しかし、それを主導してきたのが財務省と言うことになりますとより財務省の罪は重いです。
しかしこのプライマリーバランスのドグマを払しょくできればまた成長できる。
クレディ・アグリコル証券 チーフエコノミストの会田卓司氏によれば、今までのドグマを捨て、コアプライマリーバランスを採用すれば減税や投資ができるというものです。
会田卓司氏の言う、コアプライマリーバランスは建設国債を差し引いたものです。
たとえば、高速道路を作るのは建設国債を発行します。国債ですから借金ですが、高速道路を作ることによってその後長く経済効果がある。
そういう将来に富を得るための投資は、バランスシートから予め除いておく、と、言う考え方が、コアプライマリーバランスというものです。
私たちが住宅を購入するとき、長期ローンを組むのと似ています。
私たちが、3000万円のローンを組んだからと言って、緊縮財政を敷けば生活が成り立ちません。
昨今、米を初め食品の物価が高騰しています。しかし私たちの収入は追いついていない。
よってこのまま政府が財政出動しなければ、スタグフレーションまっしぐらです。
ところが政府は増税をちらつかせています。私立高校無料化はその後の増税を予感させます。
なぜ石破総理が増税派なのか?それは、石破総理が前総理岸田氏の傀儡と言われているからです。

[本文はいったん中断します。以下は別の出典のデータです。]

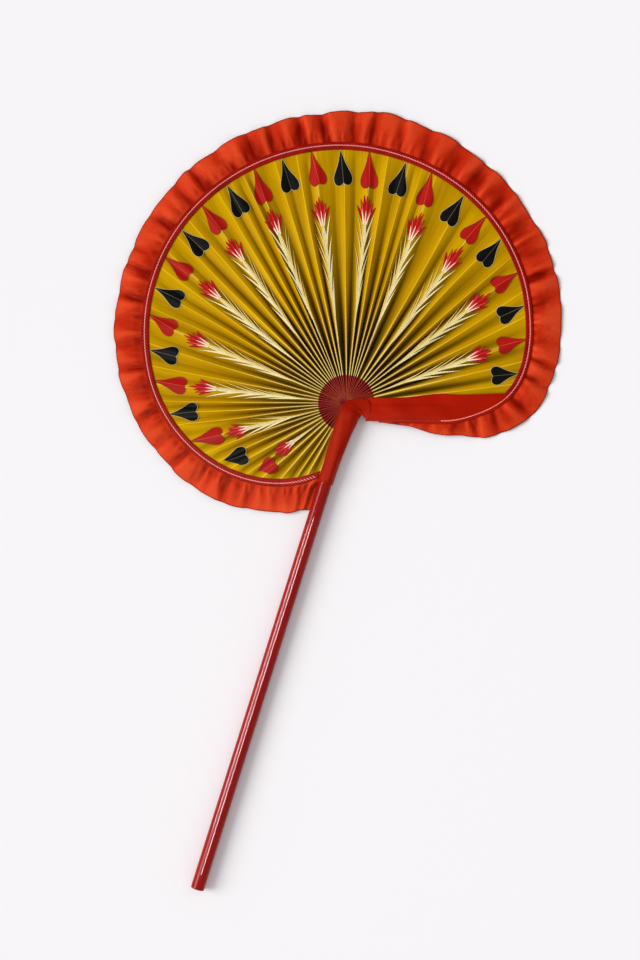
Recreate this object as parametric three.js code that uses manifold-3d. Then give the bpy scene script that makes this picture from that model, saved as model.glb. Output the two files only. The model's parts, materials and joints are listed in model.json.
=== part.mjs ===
import * as THREE from "three";
import { mergeVertices } from "three/addons/utils/BufferGeometryUtils.js";
import Module from "manifold-3d";

// Palm leaf hand fan lying on its back, in millimetres. +Y runs from the butt of the handle to
// the leaf, +X to the right and +Z up. While the pieces are made, the hub where the pleats meet
// is at x = 0, y = 0, and the surface that the fan lies on is at z = 0.

const wasm = await Module();
wasm.setup();

const { clamp, degToRad, lerp, smoothstep } = THREE.MathUtils;

// Fits
const clearance = 0.3;
const weld = 0.001;
const overrun = 2;

// Handle
const rodDiameter = 17;
const rodLength = 613;
const rodBevel = 1.6;
const rodTopBelowHub = 20;
const rodOffset = 4.4;
const rodSides = 28;

// Thread that lashes the leaf to the rod
const lashingCount = 4;
const lashingThread = 0.5;
const lashingWidth = 3;

// Cloth sleeve over the neck and round the elbow
const sleeveCloth = 0.6;
const sleeveTail = 7;
const elbowDrop = 22;
const elbowRise = 7.5;
const innerCornerDrop = 1;
const innerCornerShift = 4.4;
const seamHalfHeight = 4;
const elbowSteps = 10;
const sleeveSides = 24;

// Band along the free edge of the leaf, which leaves the elbow below and to the right of the hub
const elbowRight = 31;
const elbowBelow = 12.2;
const bandWidth = 27.5;
const bandSlope = degToRad(17);
const bandTopSlope = degToRad(19.6);
const bandCloth = 0.8;
const seamMargin = 1;
const ribInset = 6;
const ribWidth = 10;
const ribThickness = 3.2;
const ribTuck = 3;
const ribSteps = 8;
const bandSteps = 24;

// Outline of the leaf, on the stitch line: one large arc and a smaller one at each side, with a
// swell that follows the cut of the leaf
const mainRadius = 241;
const mainLeft = 36;
const mainAbove = 75;
const rightLobeRadius = 110;
const leftLobeRadius = 162.5;
const rimEndBelow = 91.2;
const rimSwell = 4;
const rimSwellShares = [
  [0, 0],
  [0.095, 0],
  [0.14, 1.05],
  [0.19, 0],
  [0.26, 0.83],
  [0.3, 0.9],
  [0.44, -0.17],
  [0.52, -0.43],
  [0.68, 0.16],
  [0.7, 0.13],
  [0.832, -0.65],
  [0.98, 1.24],
  [1, 1.1],
];

// Leaf
const leafThickness = 0.8;
const leafInset = 0.4;
const hubRadius = 2;
const hubThickness = 3;
const hubZone = 25;
const pleatCount = 48;
const pleatCrowdShare = 0.2;
const pleatRise = 4.2;
const pleatGrow = 110;
const pleatFade = 8;
const pleatRimFade = 14;
const pleatBandMargin = 10;
const roomBeyond = degToRad(1.5);
const leafRowShares = [0, 0.03, 0.08, 0.15, 0.25, 0.37, 0.5, 0.63, 0.76, 0.88, 1];

// Height of the leaf above the surface: level with the rod near the hub, lower towards the rim
const rimHeight = 5.5;
const slopeStart = 60;
const slopeEnd = 230;

// Tape and stitching on the rim
const tapeInside = 5.5;
const tapeOutside = 4;
const tapeCloth = 0.8;
const tapeGrow = 80;
const stitchWidth = 1.8;
const stitchHeight = 1;
const rimSteps = 100;
const rimViewSteps = 600;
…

岸田氏は、親戚に宮沢喜一、麻生太郎、元財務官僚の従兄弟を自民党税調会長に起用、ふたりの妹は、ともに財務官僚と結婚している。
さらに、親戚には財務官僚がずらりと並んでいます。「増税メガネ」というあだ名で呼ばれています。
このように財務省の閨閥に染まった岸田氏に、投資や減税ができるわけがありません。
ですからできるだけ早く、岸田の息のかかった石破に鈴をつけ誰かに替える必要があります。
が、ザイム真理教が内閣を牛耳っている限り、誰が総理になっても日本の経済再生はないでしょう。
財務省解体を急がねばなりません。